▶ [Data extract]
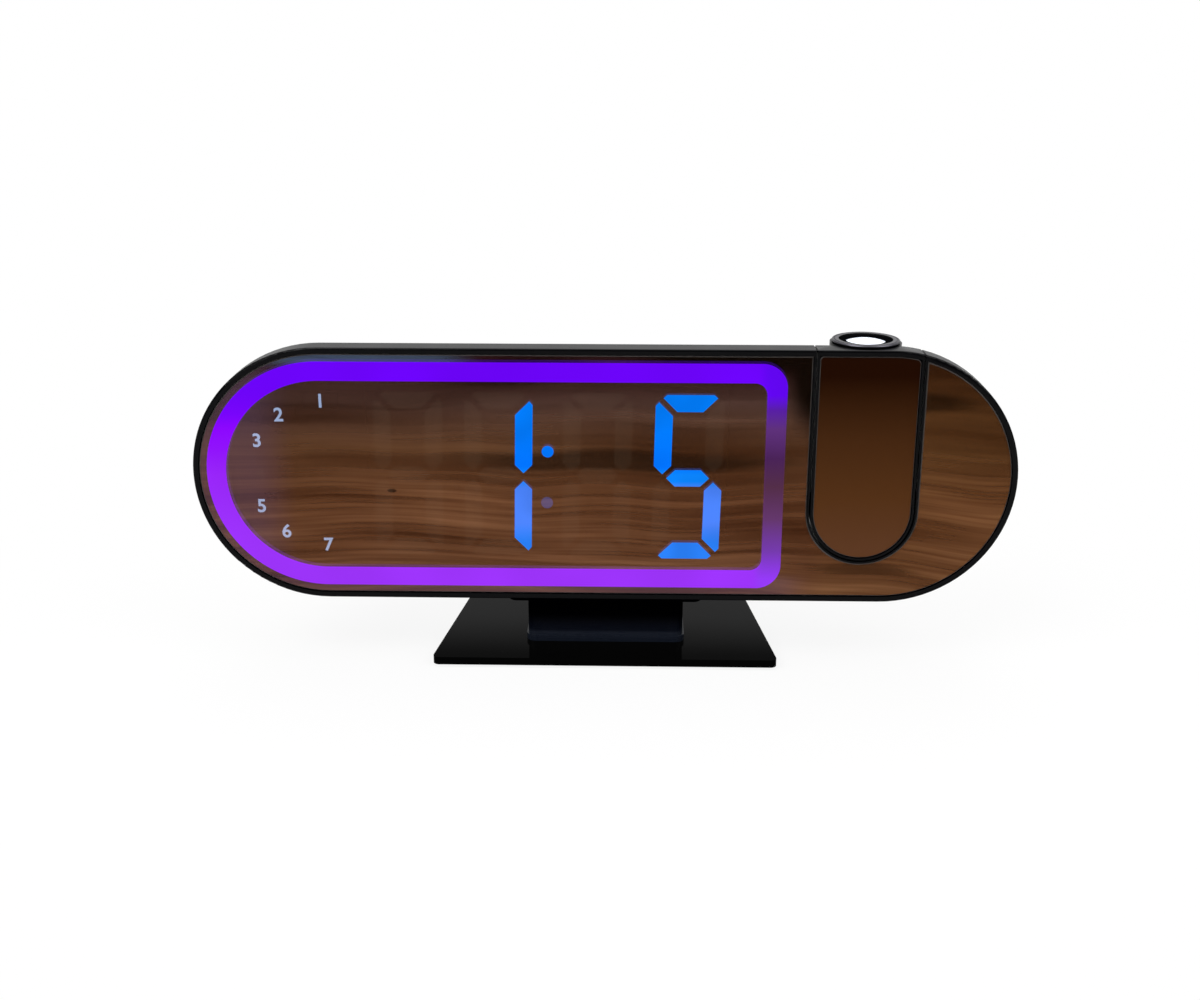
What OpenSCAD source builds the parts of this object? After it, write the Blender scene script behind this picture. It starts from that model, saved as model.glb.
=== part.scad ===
// Projection alarm clock. A stadium-shaped body with a mirror face stands on a flat
// pedestal. Behind the mirror lie a light band, four digits and seven weekday windows.
// A projector arm lies flush in a U-shaped channel and swings back on its pivot.
// Origin: under the middle of the stand, on the surface it rests on. X runs to the right
// as the face is read, Y towards the back and Z up. Lengths are in millimetres.

/* [Body] */
// Overall width of the body
body_w = 200; // [194:1:230]
// Overall height of the body
body_h = 63.7; // [62:0.1:68]
// Overall depth of the body
body_d = 25; // [25:0.1:29]
// Depth of the straight band behind the face
band_d = 5.6; // [5.2:0.1:6]
// Angle at which the back shell draws in behind the band
taper_angle = 22; // [18:1:23]
// Radius where the back shell turns onto its flat back
back_corner_r = 4; // [3:0.5:5]
// Radius of the frame's front edge
front_edge_r = 0.5; // [0.2:0.1:0.6]
// Wall of the back shell
shell_wall = 1.8; // [1.5:0.1:2]

/* [Mirror panel] */
// Width of the black rim round the mirror panel
bezel_w = 1.4; // [1:0.1:1.6]
// Thickness of the mirror panel
panel_t = 1.5; // [1.2:0.1:1.6]
// Depth of the panel's face behind the rim
panel_set = 0.3; // [0.1:0.1:0.4]
// Polished chamfer round the panel's face
panel_chamfer = 0.3; // [0.1:0.1:0.5]

/* [Light band] */
// Distance from the body's outline to the light band
glow_inset = 3.18; // [3.1:0.02:3.5]
// Width of the light band
glow_w = 4.93; // [4.5:0.01:5]
// Gap between the light band and the arm's channel
glow_arm_gap = 6.1; // [5.5:0.1:7]
// Outer corner radius of the light band at its straight end
glow_corner_r = 6; // [5.5:0.5:8]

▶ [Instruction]
Could you quote the material above in full, exactly as it stands?

▶ [Written answer]
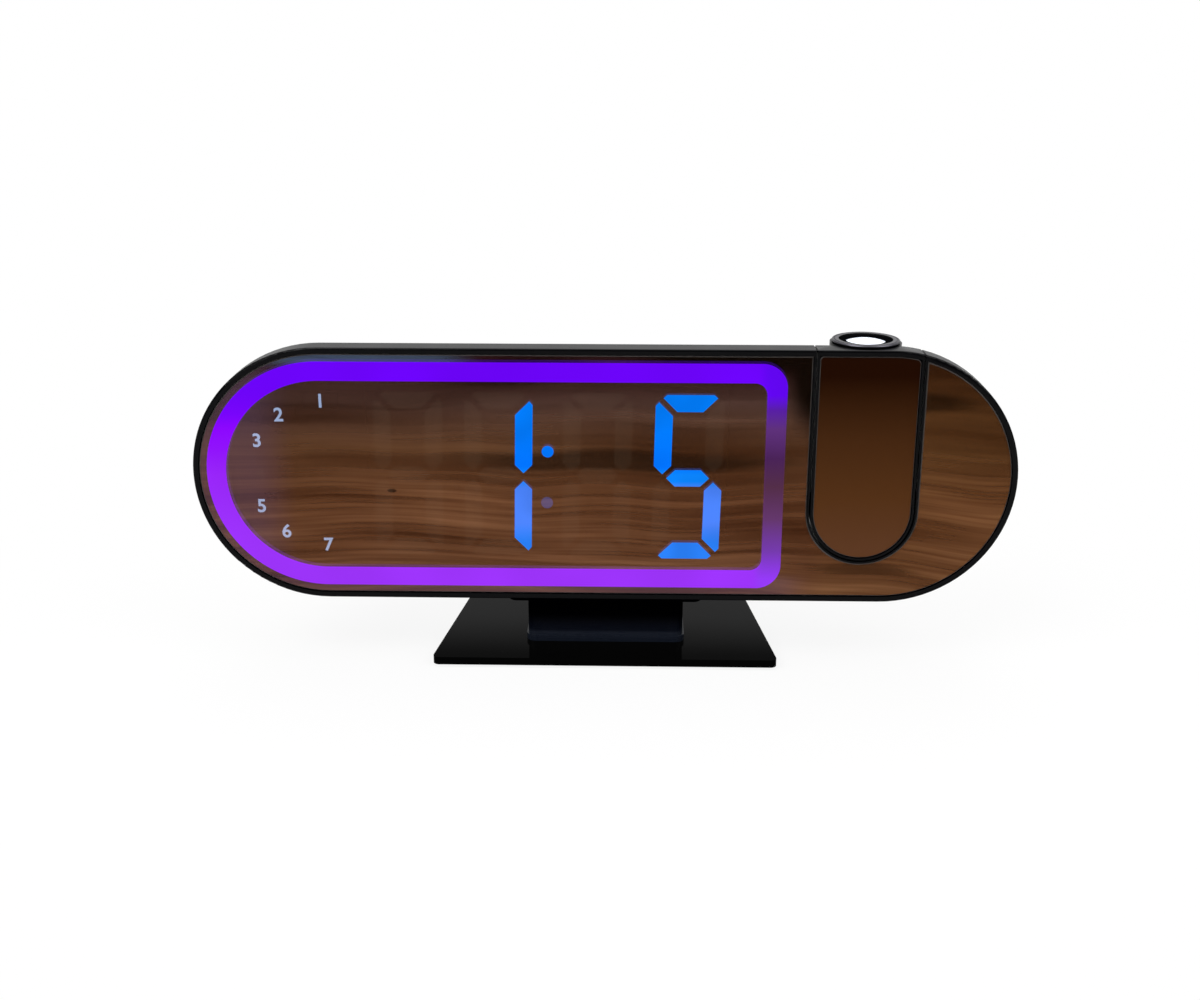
What OpenSCAD source builds the parts of this object? After it, write the Blender scene script behind this picture. It starts from that model, saved as model.glb.
=== part.scad ===
// Projection alarm clock. A stadium-shaped body with a mirror face stands on a flat
// pedestal. Behind the mirror lie a light band, four digits and seven weekday windows.
// A projector arm lies flush in a U-shaped channel and swings back on its pivot.
// Origin: under the middle of the stand, on the surface it rests on. X runs to the right
// as the face is read, Y towards the back and Z up. Lengths are in millimetres.

/* [Body] */
// Overall width of the body
body_w = 200; // [194:1:230]
// Overall height of the body
body_h = 63.7; // [62:0.1:68]
// Overall depth of the body
body_d = 25; // [25:0.1:29]
// Depth of the straight band behind the face
band_d = 5.6; // [5.2:0.1:6]
// Angle at which the back shell draws in behind the band
taper_angle = 22; // [18:1:23]
// Radius where the back shell turns onto its flat back
back_corner_r = 4; // [3:0.5:5]
// Radius of the frame's front edge
front_edge_r = 0.5; // [0.2:0.1:0.6]
// Wall of the back shell
shell_wall = 1.8; // [1.5:0.1:2]

/* [Mirror panel] */
// Width of the black rim round the mirror panel
bezel_w = 1.4; // [1:0.1:1.6]
// Thickness of the mirror panel
panel_t = 1.5; // [1.2:0.1:1.6]
// Depth of the panel's face behind the rim
panel_set = 0.3; // [0.1:0.1:0.4]
// Polished chamfer round the panel's face
panel_chamfer = 0.3; // [0.1:0.1:0.5]

/* [Light band] */
// Distance from the body's outline to the light band
glow_inset = 3.18; // [3.1:0.02:3.5]
// Width of the light band
glow_w = 4.93; // [4.5:0.01:5]
// Gap between the light band and the arm's channel
glow_arm_gap = 6.1; // [5.5:0.1:7]
// Outer corner radius of the light band at its straight end
glow_corner_r = 6; // [5.5:0.5:8]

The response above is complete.